MATERIAL ::
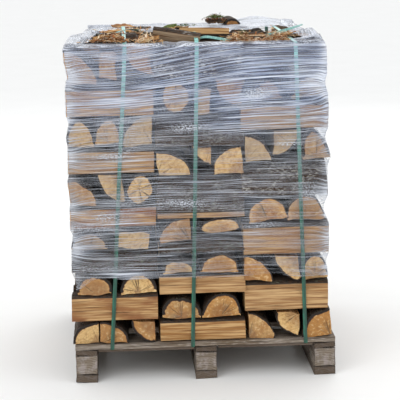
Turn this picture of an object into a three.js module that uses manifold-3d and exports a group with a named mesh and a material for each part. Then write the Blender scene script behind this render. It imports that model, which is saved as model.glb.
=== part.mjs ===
// A palletised load of split birch firewood: 33 cm logs cross-laid in three by three columns on a
// one-way block pallet, held by three polyester straps and a sleeve of stretch film.
// Millimetres, +Z up, front towards -Y, origin on the floor under the middle of the load.
import * as THREE from 'three';
import { mergeVertices } from 'three/addons/utils/BufferGeometryUtils.js';
import Module from 'manifold-3d';

const wasm = await Module();
wasm.setup();

// ---- driving dimensions ----
const CLEAR = 0.3; // gap kept between pieces that touch

const PALLET_SIZE = 1000; // square deck
const PALLET_CENTRE_X = 10; // the load sits a little to the left on its pallet
const DECK_TOP = 150;
const DECK_BOARD_T = 21;
const DECK_BOARD_W = 138;
const DECK_BOARDS = 5;
const STRINGER_T = 22;
const RUNNER_T = 31;
const FOOT_W = 84; // width of stringers, blocks and runners alike
const BLOCK_D = 138;

const COLUMNS = 3; // along X and along Y
const COLUMN_PITCH_X = 335;
const COLUMN_PITCH_Y = 330;
const LOG_LENGTH_X = 330; // of a log that lies along X
const LOG_LENGTH_Y = 327; // of a log that lies along Y
const COURSE_ACROSS = 320; // width of one course across its logs
const LOBE_RISE = 0.42; // share of a course's height taken by the round backs of its logs
const LOBE_BITE = 2; // how far a round back presses into the course above
const LOG_ARC_STEPS = 4;
const LOBE_ARC_STEPS = 2;

// Course heights from the deck up, for the left, middle and right column of the front row.
const COURSES_LEFT = [87, 100, 85, 89, 81, 89, 115, 99, 117, 112, 155];
const COURSES_MIDDLE = [89, 96, 81, 83, 62, 67, 161, 111, 112, 131, 144];
const COURSES_RIGHT = [107, 112, 97, 134, 95, 129, 118, 107, 92, 131];
const COURSES = [COURSES_LEFT, COURSES_MIDDLE, COURSES_RIGHT];
const LOAD_TOP = DECK_TOP + Math.max(...COURSES.map((list) => list.reduce((a, b) => a + b)));

const STRAP_W = 15.5;
const STRAP_T = 0.9;
const STRAP_BOTTOM_Z = DECK_TOP - DECK_BOARD_T;
const LOAD_HALF_Y = COLUMN_PITCH_Y + LOG_LENGTH_Y / 2;
// Each strap leans a little: its place along X at the deck and at the top of the load.
const STRAPS = {
  strap_left: [-348, -272],
  strap_middle: [-41, -7],
  strap_right: [394, 359],
};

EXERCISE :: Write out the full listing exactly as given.

ANSWER TO THE PROBLEM ::
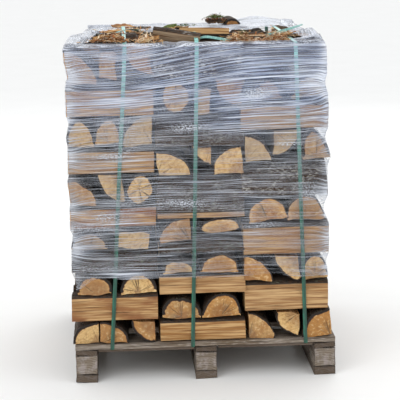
Turn this picture of an object into a three.js module that uses manifold-3d and exports a group with a named mesh and a material for each part. Then write the Blender scene script behind this render. It imports that model, which is saved as model.glb.
=== part.mjs ===
// A palletised load of split birch firewood: 33 cm logs cross-laid in three by three columns on a
// one-way block pallet, held by three polyester straps and a sleeve of stretch film.
// Millimetres, +Z up, front towards -Y, origin on the floor under the middle of the load.
import * as THREE from 'three';
import { mergeVertices } from 'three/addons/utils/BufferGeometryUtils.js';
import Module from 'manifold-3d';

const wasm = await Module();
wasm.setup();

// ---- driving dimensions ----
const CLEAR = 0.3; // gap kept between pieces that touch

const PALLET_SIZE = 1000; // square deck
const PALLET_CENTRE_X = 10; // the load sits a little to the left on its pallet
const DECK_TOP = 150;
const DECK_BOARD_T = 21;
const DECK_BOARD_W = 138;
const DECK_BOARDS = 5;
const STRINGER_T = 22;
const RUNNER_T = 31;
const FOOT_W = 84; // width of stringers, blocks and runners alike
const BLOCK_D = 138;

const COLUMNS = 3; // along X and along Y
const COLUMN_PITCH_X = 335;
const COLUMN_PITCH_Y = 330;
const LOG_LENGTH_X = 330; // of a log that lies along X
const LOG_LENGTH_Y = 327; // of a log that lies along Y
const COURSE_ACROSS = 320; // width of one course across its logs
const LOBE_RISE = 0.42; // share of a course's height taken by the round backs of its logs
const LOBE_BITE = 2; // how far a round back presses into the course above
const LOG_ARC_STEPS = 4;
const LOBE_ARC_STEPS = 2;

// Course heights from the deck up, for the left, middle and right column of the front row.
const COURSES_LEFT = [87, 100, 85, 89, 81, 89, 115, 99, 117, 112, 155];
const COURSES_MIDDLE = [89, 96, 81, 83, 62, 67, 161, 111, 112, 131, 144];
const COURSES_RIGHT = [107, 112, 97, 134, 95, 129, 118, 107, 92, 131];
const COURSES = [COURSES_LEFT, COURSES_MIDDLE, COURSES_RIGHT];
const LOAD_TOP = DECK_TOP + Math.max(...COURSES.map((list) => list.reduce((a, b) => a + b)));

const STRAP_W = 15.5;
const STRAP_T = 0.9;
const STRAP_BOTTOM_Z = DECK_TOP - DECK_BOARD_T;
const LOAD_HALF_Y = COLUMN_PITCH_Y + LOG_LENGTH_Y / 2;
// Each strap leans a little: its place along X at the deck and at the top of the load.
const STRAPS = {
  strap_left: [-348, -272],
  strap_middle: [-41, -7],
  strap_right: [394, 359],
};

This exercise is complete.